What are the highlights?

  • The guidelines are issued for long term procurement of electricity by the procurers from grid-connected Solar PV power projects of 5 MW and above.
  • They are issued under the provisions of Section 63 of the Electricity Act, 2003
  • PPAs - Power Purchase Agreement is a contract between the one who generates electricity and one which is looking to purchase it.
  • Earlier instances of cancellation of contracts and distortion of agreements created concerns among the investors.
  • The new guidelines have prescribed minimum PPA tenure to be 25 years to ensure lower tariffs.
  • Also, unilateral termination or amendment of PPA is not allowed under the guidelines, ensuring a balance.
  • Ease of doing business - The issues related to land, connectivity and clearances,  and the extension in the case of delay have been streamlined for ensuring project preparedness.
  • There is a provision for termination compensation to increase bankability of the projects by securing investment by the generator.
  • This also secures the lenders against any arbitrary termination of a PPA.
  • Additionally there are provisions to facilitate the procurers to take over stressed projects.
  • Under this, procurers are allowed to acquire project assets for 90 per cent of the due debt in case of a loan default by the solar power generators.
  • For facilitating expeditious completion of projects, early commissioning and part-commissioning have been allowed.
  • The penalties have been rationalised to reduce the overall cost to the generator while at the same time ensuring compliance with the rules.
  • Risk sharing - It provides for the government to compensate solar power producers for grid unavailability, back down, and transmission constraints, if any.
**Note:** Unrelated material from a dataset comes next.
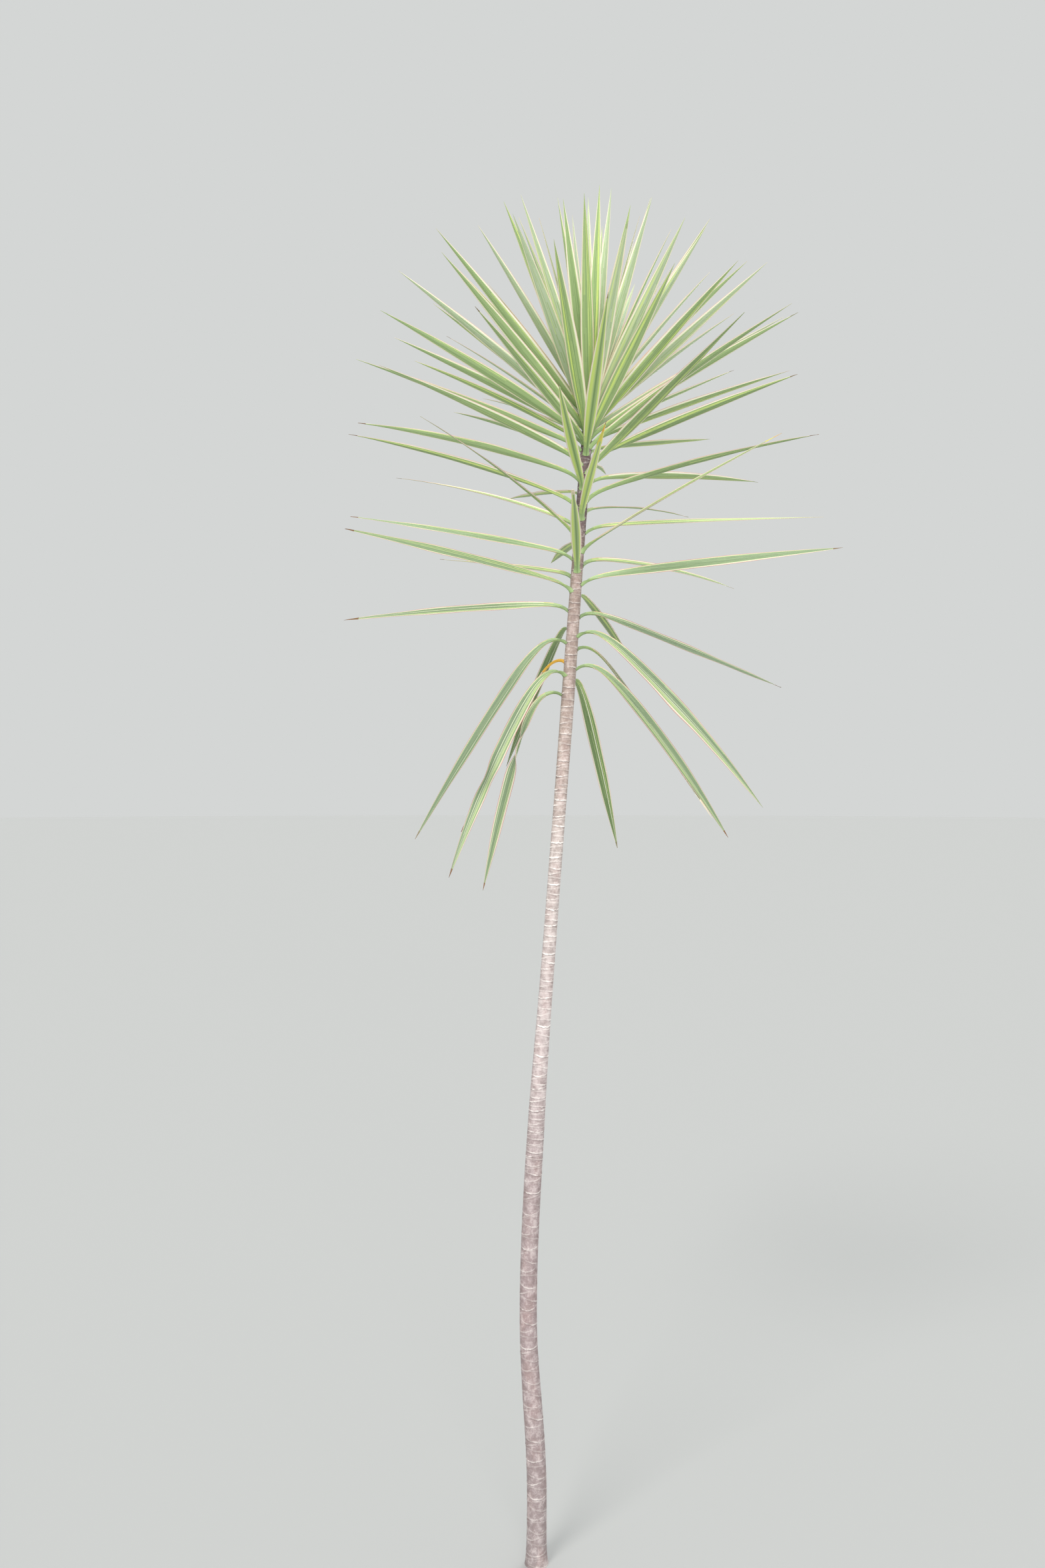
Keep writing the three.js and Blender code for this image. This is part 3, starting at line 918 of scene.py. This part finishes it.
def tissue_at(leaf, tissues, column, u):
    """The tissue of a blade's face, by its column and its place from base (0) to tip (1)."""
    by_age = ("brown", DEAD_SHARE * leaf.age * chance(leaf.index, "dead tip"))
    spent, spent_share = SPENT_TIPS.get(leaf.index, by_age)
    off_middle = abs(column + 0.5 - HALF_COLUMNS) / HALF_COLUMNS
    if u > 1 - spent_share - EDGE_LEAD * spent_share**0.5 * off_middle:
        if spent == "orange" and u < 1 - YELLOW_SHARE * spent_share:
            return "yellow"
        return spent if u < 1 - BROWN_SHARE * spent_share else "brown"
    if u < SPENT_BASES.get(leaf.index, 0):
        return "orange"
    tissue = tissues[column]
    rank = int(u / BASE_STEP)
    if BASE_RANKS.get(tissue, 0) > rank:
        tissue = BASE_TISSUES[rank]
    streak = STREAK_INSET + int(chance(leaf.index, "streak") * (BLADE_COLUMNS - 2 * STREAK_INSET))
    start = lerp(*STREAK_STARTS, chance(leaf.index, "streak start"))
    if column == streak and start < u < start + STREAK_LENGTH and tissue in ("green", "shade"):
        tissue = "light"
    greener = sum(u + RAGGED_BASE * math.sin(DRIFT_STEP * column) < level for level in FRESH_BASES)
    drift = math.sin(math.tau * (DRIFT_PACE * u + chance(leaf.index, "ripple place")) + DRIFT_STEP * column)
    drifted = 0 if leaf.index in BRIGHT_SIDES else int(DRIFT_SIZE * drift)
    own_tone = leaf_tone(leaf)
    tone = clamp(own_tone + greener + drifted, 0, max(own_tone, YOUNG_TONE))
    return f"{tissue}_{tone}"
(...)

  • Importantly, solar power producers are now secured against the financial losses due to errant distribution entities.
  • The event of default and the consequences thereof are clearly defined to ensure optimal risk sharing.
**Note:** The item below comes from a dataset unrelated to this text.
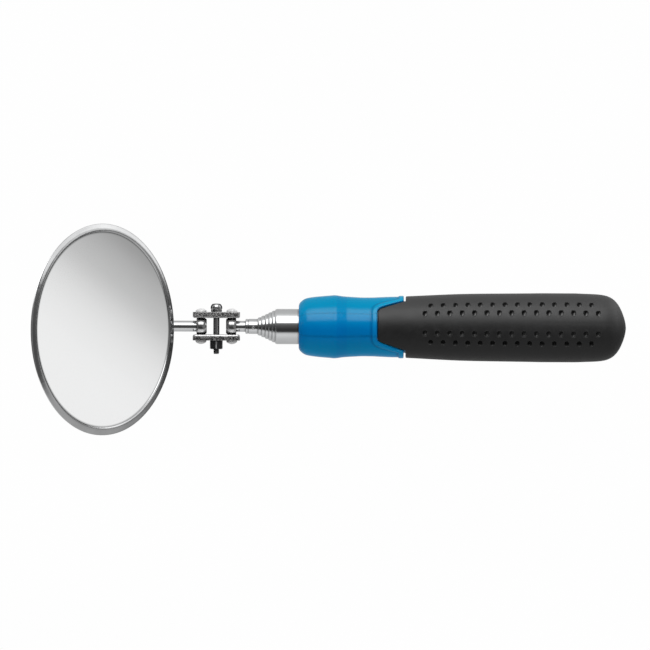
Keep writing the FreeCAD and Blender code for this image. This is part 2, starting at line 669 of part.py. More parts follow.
def rivet_circles(body, name, diameter):
    """Sketch with a circle at each of the four rivets."""
    sketch = new_sketch(body, name, "XY_Plane")
    for y in (rivet_y, -rivet_y):
        for x in (rivet_x, -rivet_x):
            circle(sketch, diameter / 2, x, y + stem_y)
    return sketch


def build_stem():
    body = new_body("mirror_stem")
    start_x = mirror_ball_x + dims.stem_inset
    bend_x = (dims.mirror_centre_x + bend_r * sin_tilt + dims.stem_run * cos_tilt
              - dims.stem_standoff * sin_tilt)
    straight = bend_x - start_x
    bend_end_x = straight - bend_r * sin_tilt
    run = dims.stem_run + dims.stem_overrun
    path = new_sketch(body, "stem_path", "XY_Plane")
    loop(path, [(ZERO, ZERO), (straight, ZERO, bend_r, -1), (bend_end_x, bend_y),
                (bend_end_x - run * cos_tilt, bend_y - run * sin_tilt)], closed=False)
    section = new_sketch(body, "stem_section", "YZ_Plane")
    circle(section, dims.stem_od / 2)
    doc.recompute()
    bar = body.newObject("PartDesign::AdditivePipe", "stem_bar")
    bar.Profile = section
    bar.Spine = (path, ["Edge1", "Edge2", "Edge3"])
    body.Tip = bar
    place(body, x=start_x)


def build_pan():
    """Sheet pan, its rim rolled over the edge of the glass."""
    body = new_body("mirror_pan")
    wall, rim, lip = dims.pan_wall, dims.rim_od / 2, dims.rim_lip_id / 2
    turn(body, "pan", [
        (ZERO, ZERO),
        (dims.pan_floor_od / 2, ZERO, dims.flare_radius, -1),
        (rim, dims.bead_foot),
        (rim, dims.bead_shoulder, dims.bead_outer_arc, -1),
        (dims.bead_crown_r, dims.pan_depth, dims.bead_inner_arc, -1),
        (lip, dims.lip_drop),
        (lip + dims.lip_width, dims.lip_drop - dims.lip_slope),
        (lip + dims.lip_root, glass_top),
        (rim - dims.bead_wall_top, glass_top),
        (rim - dims.bead_wall_foot, dims.bead_foot),
        (dims.glass_od / 2 + dims.disc_clear, pad_top),
        (dims.pad_od / 2 + dims.disc_clear, wall),
        (ZERO, wall)], made="_spun", axis="Z")
    sketch = rivet_circles(body, "rivet_holes", dims.rivet_shank_d)
    extrude(body, sketch, "rivet_hole_cut", dims.pan_drill, kind="Pocket", both_ways=True)
    place_on_pan(body)


def build_backing_pad():
    body = new_body("glass_backing_pad")
    radius, bottom = dims.pad_od / 2, dims.pan_wall
    turn(body, "pad", [(ZERO, bottom), (radius, bottom), (radius, pad_top), (ZERO, pad_top)],
         made="_disc", axis="Z")
    place_on_pan(body)


def build_glass():
    body = new_body("mirror_glass")
    radius, chamfer = dims.glass_od / 2, dims.glass_chamfer
    turn(body, "glass", [(ZERO, pad_top), (radius - chamfer, pad_top),
                         (radius, pad_top + chamfer), (radius, glass_top - chamfer),
                         (radius - chamfer, glass_top), (ZERO, glass_top)],
         made="_disc", axis="Z")
    place_on_pan(body)


def build_bracket():
    """Bracket on the pan's back face: two feet and a ridge round the stem."""
    body = new_body("stem_bracket")
    width, ridge = dims.bracket_foot_width / 2, dims.bracket_ridge_r
    foot, axis_z = -dims.bracket_foot_thick, -dims.stem_standoff
    sketch = new_sketch(body, "bracket_section", "YZ_Plane")
    loop(sketch, [(stem_y - width, ZERO), (stem_y - width, foot), (stem_y - ridge, foot),
                  (stem_y - ridge, axis_z, ridge, -1), (stem_y, axis_z - ridge, ridge, -1),
                  (stem_y + ridge, axis_z), (stem_y + ridge, foot), (stem_y + width, foot),
                  (stem_y + width, ZERO)])
    circle(sketch, dims.stem_od / 2, stem_y, axis_z)
    extrude(body, sketch, "bracket_bar", dims.bracket_length, both_ways=True)
    sketch = rivet_circles(body, "bracket_rivet_holes", dims.rivet_shank_d)
    extrude(body, sketch, "bracket_hole_cut", dims.bracket_drill, kind="Pocket",
            both_ways=True)
    place_on_pan(body)


def build_rivets():
    """Four rivets: shanks through pan and feet, heads on the feet."""
    body = new_body("bracket_rivets")
    sketch = rivet_circles(body, "rivet_shanks", dims.rivet_shank_d)
    shift(sketch, "z", dims.pan_wall)
    extrude(body, sketch, "rivet_shank_bars", dims.pan_wall + dims.bracket_foot_thick,
            reverse=True)
    sketch = rivet_circles(body, "rivet_heads", dims.rivet_head_d)
    shift(sketch, "z", -dims.bracket_foot_thick)
    extrude(body, sketch, "rivet_head_discs", dims.rivet_head_thick, reverse=True)
    place_on_pan(body)


# ---------------------------------------------------------------- build
for i in range(1, LAST + 1):
    tube = build_tube(i)
crimp(tube)
for i in range(2, LAST + 1):
    build_bush(i)
build_end_plug()
build_handle_core()
build_grip()
build_ferrule()
build_ball_rod()
place(build_ball("rod_ball", ZERO), x=rod_ball_x)
place(build_ball("mirror_ball", dims.slide_clear), x=mirror_ball_x,
      rotation=Rotation(Vector(0, 0, 1), 180))
place(build_clamp_plate("clamp_plate_upper"), x=dims.clamp_centre_x, z=dims.clamp_gap / 2)
place(build_clamp_plate("clamp_plate_lower"), x=dims.clamp_centre_x,
      z=-(dims.clamp_gap / 2), rotation=UPSIDE_DOWN)
build_lock_washer()
build_screw()
build_nut()
build_stem()
build_pan()
build_backing_pad()
build_glass()
build_bracket()
build_rivets()

# ---------------------------------------------------------------- check and write
doc.recompute()
for item in doc.Objects:
    faults = [state for state in item.State if state in ("Invalid", "Error")]
    if faults:
        raise RuntimeError("%s: %s" % (item.Label, faults))
for body in bodies:
    if body.Shape.isNull() or not body.Shape.isValid() or not body.Shape.Solids:
        raise RuntimeError("%s has no valid solid" % body.Label)
os.makedirs("parts", exist_ok=True)
for body in bodies:
    body.Shape.exportStep("parts/%s.step" % body.Label)
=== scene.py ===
"""Telescopic inspection mirror, lying along X.

The black and blue handle is at +X, the telescoping tubes run towards -X, and a clamped double ball
joint there carries the round mirror. The front, seen by the camera, is -Y, and up is +Z.
Pieces are worked out in millimetres and stored in metres. Shaders work in metres.
"""

import json
import math

import bmesh
import bpy
import numpy as np
from mathutils import Matrix, Vector


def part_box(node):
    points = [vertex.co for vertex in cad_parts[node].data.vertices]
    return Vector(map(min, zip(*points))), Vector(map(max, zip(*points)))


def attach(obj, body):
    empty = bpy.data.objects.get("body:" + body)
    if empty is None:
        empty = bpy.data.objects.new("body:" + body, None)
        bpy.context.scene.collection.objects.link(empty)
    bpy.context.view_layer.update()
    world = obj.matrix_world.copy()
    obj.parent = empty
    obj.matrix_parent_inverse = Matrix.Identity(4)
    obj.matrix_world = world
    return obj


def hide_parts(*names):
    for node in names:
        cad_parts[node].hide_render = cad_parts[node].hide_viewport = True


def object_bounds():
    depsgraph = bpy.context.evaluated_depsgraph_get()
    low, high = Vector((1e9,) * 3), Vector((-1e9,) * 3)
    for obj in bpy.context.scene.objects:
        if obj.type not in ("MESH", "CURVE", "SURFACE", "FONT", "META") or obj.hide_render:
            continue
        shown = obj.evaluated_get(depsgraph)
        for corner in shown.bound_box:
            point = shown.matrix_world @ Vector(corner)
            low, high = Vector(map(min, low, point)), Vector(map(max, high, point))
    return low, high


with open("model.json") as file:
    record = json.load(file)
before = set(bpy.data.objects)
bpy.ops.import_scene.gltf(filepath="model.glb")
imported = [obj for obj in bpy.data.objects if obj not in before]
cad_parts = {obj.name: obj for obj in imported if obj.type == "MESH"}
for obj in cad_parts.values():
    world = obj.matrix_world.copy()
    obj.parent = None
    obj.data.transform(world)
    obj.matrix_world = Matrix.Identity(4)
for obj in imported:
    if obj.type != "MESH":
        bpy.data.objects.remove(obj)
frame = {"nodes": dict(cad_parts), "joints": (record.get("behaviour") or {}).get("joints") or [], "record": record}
CAD_BOX = [list(v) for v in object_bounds()]
NODES = frame["nodes"]
JOINTS = {j["name"]: j for j in frame["joints"]}
BODY_OF = {n: b for b, ns in frame["record"]["behaviour"]["bodies"].items() for n in ns}
MM = 0.001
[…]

  • Payment Security Mechanism addresses the risks of delayed payment or non-payment.
  • This is done through instruments like Letter of Credit (LC), Payment Security Fund, State Guarantee, etc to secure the generator's revenue.

What is the significance?

  • Solar power is getting to be a critical element in India's renewable power expansion programme.
  • In this backdrop, the guidelines are significant in reducing the off-takers' risks, encouraging investments, enhancing bankability of projects and improving profitability for investors.
  • Also, the institutionalisation of tariff-based competitive bids by the government has ensured reduced risk and enhanced transparency.
  • It will also help protect consumer interests through affordable solar power.